Unsurprisingly, it’s not helpful to call someone “crazy” in an argument. Go figure! In fact, it’s not something you should be saying to anyone, ever. MedicalNewsToday points out that making someone question their own sanity is actually gaslighting. It’s also just extremely unhealthy to bring up another’s mental health during a confrontation.
“If You Really Loved Me, You Would…”
I’m going to say this loudly for the people at the back – don’t use conditions like “If you really loved me…” to try to control your partners! This sort of comment is a sign of guilt-tripping, which Healthline says “prevents healthy communication and conflict resolution.”
“I Don’t Want to Talk About This Anymore”
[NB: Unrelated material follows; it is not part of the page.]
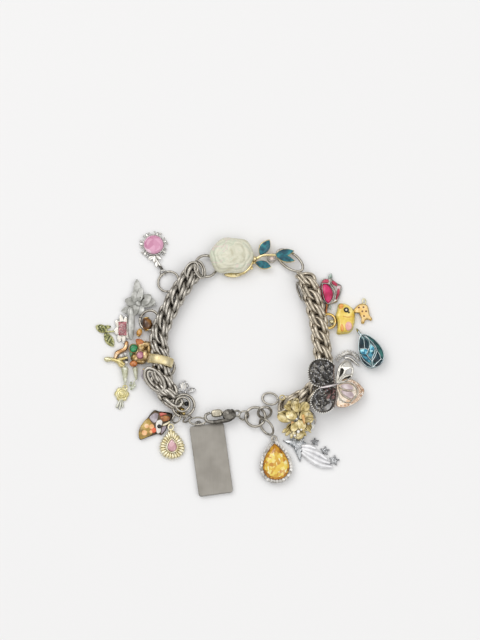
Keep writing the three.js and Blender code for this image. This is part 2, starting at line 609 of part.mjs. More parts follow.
// ---- citrine drop: a paved pear frame and its stone ----
const CITRINE = { x: 15.7, y: -43.3, turn: 4, across: 14.0, tall: 19.0, high: 2.9 };
const CITRINE_STONE = { across: 11.4, tall: 16.0, drop: -0.3, seat: 1.0, girdle: 2.6, high: 4.4 };
const PEAR_POINTS = 26;

function citrineFrame() {
  const edge = pear(CITRINE.across, CITRINE.tall, PEAR_POINTS);
  const frame = mound(edge, [[FLOOR, 0.95], [0.8, 1], [CITRINE.high, 0.94]]);
  const stone = pear(CITRINE_STONE.across + 2 * GAP, CITRINE_STONE.tall + 2 * GAP, PEAR_POINTS);
  const socket = place(slab(stone, CITRINE_STONE.seat, 5), 0, CITRINE_STONE.drop, 0);
  const bail = place(wireRing(1.2, 1.0, 0.9, 10), 0, 9.9, 1.6, 90);
  const drop = place(join([frame, bail], [socket]), CITRINE.x, CITRINE.y, 0, CITRINE.turn);
  return join([drop], clearOf('citrine_ring'));
}

function citrineStoneDrop() {
  const { across, tall, drop, seat, girdle, high } = CITRINE_STONE;
  const stone = mound(pear(across, tall, PEAR_POINTS), [[seat + GAP, 0.6], [girdle, 1], [high, 0.62]]);
  return place(place(stone, 0, drop, 0), CITRINE.x, CITRINE.y, 0, CITRINE.turn);
}

add('citrine_frame', citrineFrame(), silver);
add('citrine_stone', citrineStoneDrop(), citrineStone);

// ---- shooting star: a large star with three trails, each ending in a small star ----
const STAR = { x: 25.4, y: -35.4, high: 1.9, waist: 2.7, trail: 1.2, inner: 0.45 };
const starArms = [
  { turn: 168, reach: 7.0 },
  { turn: 276, reach: 8.2 },
  { turn: 344, reach: 5.4 },
  { turn: 60, reach: 5.5 },
  { turn: 104, reach: 5.0 },
];
const starTrails = [
  { tip: [7.3, 1.1], bend: [3.6, 1.2], across: 2.0 },
  { tip: [11.5, -2.8], bend: [5.4, -0.4], across: 2.2 },
  { tip: [15.3, -7.1], bend: [7.0, -4.6], across: 2.4 },
];

function shootingStar() {
  const edge = starArms.flatMap(({ turn, reach }, i) => {
    const next = starArms[(i + 1) % starArms.length].turn;
    const between = radians((turn + (next < turn ? next + 360 : next)) / 2);
    return [
      [reach * Math.cos(radians(turn)), reach * Math.sin(radians(turn))],
      [STAR.waist * Math.cos(between), STAR.waist * Math.sin(between)],
    ];
  });
  const body = mound(edge, [[FLOOR, 0.96], [0.5, 1], [1.3, 0.9], [STAR.high, 0.45]]);
  const trails = starTrails.flatMap(({ tip, bend, across }) => [
    rod([[1.5, -1.5, 0.9], [...bend, 0.9], [...tip, 0.9]], STAR.trail),
    place(slab(star(5, across, STAR.inner * across), FLOOR, 1.6), ...tip, 0, 20),
  ]);
  return place(join([body, ...trails]), STAR.x, STAR.y, 0);
}

add('shooting_star', shootingStar(), brightSilver);

// ---- gold flower, leaning from the chain's top down to the star, and its cream stone ----
const FLOWER = { x: 25.2, y: -23.6, z: 6.8, lean: 17, heart: 4.0 };
const flowerPetals = [
  { turn: 172, long: 9.4, across: 6.4 },
  { turn: 108, long: 9.0, across: 6.6 },
  { turn: 38, long: 7.4, across: 6.2 },
  { turn: -30, long: 5.4, across: 5.4 },
  { turn: -98, long: 8.6, across: 6.0 },
];

function goldFlower() {
  const petals = flowerPetals.map(({ turn, long, across }) =>
    place(cushion(leaf(long, across), 0, 1.3), 0, 0, 0, turn));
  const heart = cushion(oval(FLOWER.heart, FLOWER.heart, 12), 0, 2.2);
  return place(join([...petals, heart]), FLOWER.x, FLOWER.y, FLOWER.z, 0, FLOWER.lean);
}

add('gold_flower', goldFlower(), paleGold);
add('cream_stone', place(cushion(oval(4.0, 4.0, 14), 0, 2.0), 30.6, -27.8, 1.9), creamStone);

// ---- butterfly, leaning off the chain's top to the right ----
const BUTTERFLY = { x: 42.0, y: -9.2, z: 6.3, lean: 18, wing: 1.4, body: 1.6, steps: 18 };
const wings = [
  [[-2.7, 8.3], [-4.9, 9.3], [-8.6, 9.4], [-11.3, 8.2], [-12.9, 5.7], [-13.2, 2.6], [-12.3, -0.7],
    [-9.5, -2.5], [-5.4, -2.3], [-0.4, -1.6], [-0.4, 6.8]],
  [[-2.4, -1.4], [-5.4, -2.7], [-9.1, -4.0], [-11.3, -7.1], [-12.1, -10.2], [-10.0, -13.3], [-6.3, -14.2],
    [-2.4, -12.3], [-0.1, -8.2], [-0.1, -1.8]],
  [[-0.9, -1.1], [1.9, -0.9], [5.1, 0.8], [7.3, 3.1], [7.5, 6.0], [6.3, 8.6], [3.7, 9.6], [1.2, 7.4], [-0.8, 3.4]],
  [[-0.6, -2.0], [-0.2, -6.4], [-0.5, -9.9], [1.0, -11.2], [4.7, -10.8], [8.3, -9.0], [11.1, -6.6],
    [12.4, -3.4], [11.1, -1.3], [8.3, 0.8], [4.7, 1.6], [1.6, -0.2]],
];

function butterfly() {
  const panels = wings.map((edge) => cushion(smooth(edge, BUTTERFLY.steps), 0, BUTTERFLY.wing, 0.96));
  const body = rod([[-7.2, -1.3, 1.3], [-3.0, -0.6, 1.6], [1.2, 0.2, 1.4]], BUTTERFLY.body);
  const window = place(slab(oval(2.6, 2.4, 10), -1, 3), -3.9, -11.1, 0);
  const { x, y, z, lean } = BUTTERFLY;
  return place(join([...panels, body], [window]), x, y, z, 0, 0, lean);
}

add('butterfly', butterfly(), darkSilver);

// ---- paved crescent, lying under the teardrop's edge ----
const CRESCENT = { x: 48.4, y: 0.4, z: 0.9, radius: 4.9, from: 20, to: 145, wire: 1.5, steps: 5 };

function crescent() {
  const { radius, from, to, steps } = CRESCENT;
  const arc = Array.from({ length: steps + 1 }, (_, i) => {
    const a = radians(from + ((to - from) * i) / steps);
    return [radius * Math.cos(a), radius * Math.sin(a), CRESCENT.z];
  });
  return place(rod(arc, CRESCENT.wire), CRESCENT.x, CRESCENT.y, 0);
}

add('pave_crescent', crescent(), brightSilver);

// ---- teal teardrop with its wire bail ----
const TEARDROP = { x: 57.4, y: 5.5, turn: 20, across: 11.2, tall: 15.6, low: 2.0, high: 4.8, wire: 0.7 };

function teardrop() {
  const { across, tall, low, high } = TEARDROP;
  const drop = mound(pear(across, tall, 22), [[low, 0.9], [low + 0.8, 1], [high - 0.8, 0.92], [high, 0.6]]);
  const bail = rod([[0, 7.2, 3.2], [0.1, 9.0, 2.8], [-0.2, 11.2, 2.0], [-0.2, 13.1, 1.2]], TEARDROP.wire);
  return place(join([drop, bail]), TEARDROP.x, TEARDROP.y, 0, TEARDROP.turn);
}

add('teardrop', teardrop(), tealEnamel);

// ---- gold spotted giraffe: body, bent neck, two legs and a loop at the shoulder ----
function giraffe() {
  const body = place(cushion(oval(4.4, 7.8, 14), FLOOR, 2.6), 53.6, 23.2, 0, 15);
  const neck = rod([[53.0, 26.0, 1.4], [51.8, 26.3, 1.4], [50.9, 25.3, 1.4], [50.5, 24.2, 1.4]], 1.7);
  const foreleg = rod([[54.6, 21.4, 1.2], [56.8, 20.0, 1.0]], 1.6);
  const hindleg = rod([[53.6, 20.6, 1.2], [53.2, 18.6, 1.0]], 1.5);
  const loop = place(wireRing(1.0, 1.2, 0.7, 10), 54.3, 27.5, 1.3);
  return join([body, neck, foreleg, hindleg, loop]);
}

add('giraffe', giraffe(), gold);

// ---- yellow frog ----
const FROG = { x: 45.8, y: 20.2, high: 4.2, eye: 1.5 };

function frog() {
  const edge = smooth([[4.0, 1.2], [3.6, 4.2], [0.8, 6.4], [-2.4, 6.0], [-4.0, 2.6], [-4.4, -1.4],
    [-3.8, -6.4], [0.0, -6.8], [3.0, -5.8], [4.2, -2.4]], 20);
  const eye = place(ball(FROG.eye), 0.7, 3.9, 3.2);
  const shape = place(join([cushion(edge, FLOOR, FROG.high), eye]), FROG.x, FROG.y, 0);
  return join([shape], clearOf('frog_ring'));
}

add('frog', frog(), yellowEnamel);

// ---- tulip: three petals that share a base, a stem, and a bud behind ----
const TULIP = { x: 40.0, y: 31.8, base: -5.6 };
const tulipPetals = [
  { turn: 94, long: 11.6, across: 5.8, high: 3.2 },
  { turn: 112, long: 11.0, across: 5.0, high: 2.6 },
  { turn: 68, long: 11.0, across: 5.0, high: 2.6 },
];

function tulip() {
  const petals = tulipPetals.map(({ turn, long, across, high }) =>
    place(cushion(leaf(long, across), FLOOR, high), 0, TULIP.base, 0, turn));
  const stem = rod([[0.0, -4.6, 1.2], [-1.4, -7.0, 1.1], [-1.7, -9.2, 1.1]], 1.3);
  const bud = place(cushion(leaf(3.6, 2.2, 10), FLOOR, 1.8), 0.0, 4.6, 0, 80);
  return place(join([...petals, stem, bud]), TULIP.x, TULIP.y, 0);
}

add('tulip', tulip(), magentaEnamel);

// ---- stand the bracelet's lowest point on z = 0, with its box centred on the origin ----
const box = new THREE.Box3().setFromObject(bracelet);
const middle = box.getCenter(new THREE.Vector3());
bracelet.children.forEach((mesh) => mesh.geometry.translate(-middle.x, -middle.y, -box.min.z));

export default bracelet;
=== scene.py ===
# A charm bracelet laid on a pale table: a thick double-link silver chain in an open ring, closed by a lobster
# clasp, with rings, drops and charms of silver, gold, enamel, pearl and stone round its outside.
import math

import bmesh
import bpy
import numpy as np
from mathutils import Matrix, Vector


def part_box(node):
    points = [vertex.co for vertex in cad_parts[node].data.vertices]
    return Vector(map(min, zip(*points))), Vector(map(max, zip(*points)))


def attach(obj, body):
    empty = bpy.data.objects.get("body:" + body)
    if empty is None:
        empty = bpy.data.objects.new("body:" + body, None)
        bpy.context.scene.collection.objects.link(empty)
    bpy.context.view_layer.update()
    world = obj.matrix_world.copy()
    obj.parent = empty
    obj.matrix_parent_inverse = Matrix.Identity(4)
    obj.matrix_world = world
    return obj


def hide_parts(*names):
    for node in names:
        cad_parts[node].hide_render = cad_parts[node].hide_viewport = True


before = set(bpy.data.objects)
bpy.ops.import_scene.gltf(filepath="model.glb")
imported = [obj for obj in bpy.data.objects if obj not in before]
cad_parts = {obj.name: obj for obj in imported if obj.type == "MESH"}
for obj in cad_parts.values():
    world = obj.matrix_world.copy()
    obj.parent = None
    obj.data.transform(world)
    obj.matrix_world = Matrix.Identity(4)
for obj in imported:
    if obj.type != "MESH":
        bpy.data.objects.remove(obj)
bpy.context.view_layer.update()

MM = 0.001


# ---- table, light and camera ----
# A smooth matt white table top under wide, even studio light: soft boxes above its far left and near right
# sides, and a pale room all round. The camera looks almost straight down through a long lens.
TABLE_HALF = 3.0
TABLE_TONE = (0.83, 0.83, 0.835, 1)
ROOM_TONES = [(0.0, 0.20), (0.30, 0.26), (0.62, 0.62), (0.86, 1.0)]
ROOM_BRIGHT = 1.17
SOFT_BOXES = [("far_left_box", (-0.75, 0.75, 1.25), 6.0), ("near_right_box", (0.9, -0.5, 1.3), 4.0)]
CAMERA_FAR = 2.4
CAMERA_TILT = math.radians(79)
CAMERA_LENS = 310.5
CAMERA_AIM = Vector((-0.4, 19.1, 0)) * MM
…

With this single phrase, you’re communicating several things to the person you’re arguing with – and none of them are good! You’re showing that you can’t be bothered to address the problem, that you’re happy to leave the conflict unresolved, and that you don’t care about the other person’s feelings.
“It’s All Your Fault”
In an argument, it’s very unlikely that one person is 100% to blame for what’s going on, and that’s why saying something like “It’s all your fault” is only going to have a negative effect. This kind of phrase will make the other person go on the defense because you’re completely ignoring your own role in the fight.
“I’m Done”
InStyle writes that threatening to end your relationship by saying things like “I’m done” during an argument counts as emotional abuse. This will create fear and insecurity in your partner and completely ruin the sense of trust in your relationship.
“You’ll Never Change”
Telling someone that they’ll never change is only going to deepen their resentment towards you. In fact, saying this to someone might actually have the opposite of the desired effect – if the person doesn’t believe that their positive efforts have been noticed, they might just stick to their negative behaviors.
“You Made Me Do This”
When you say things like, “You made me do this”, you’re shifting responsibility onto the other person – and that’s never going to end well. Not only does this count as victim blaming, but it’s a reliable way to make the argument escalate big time.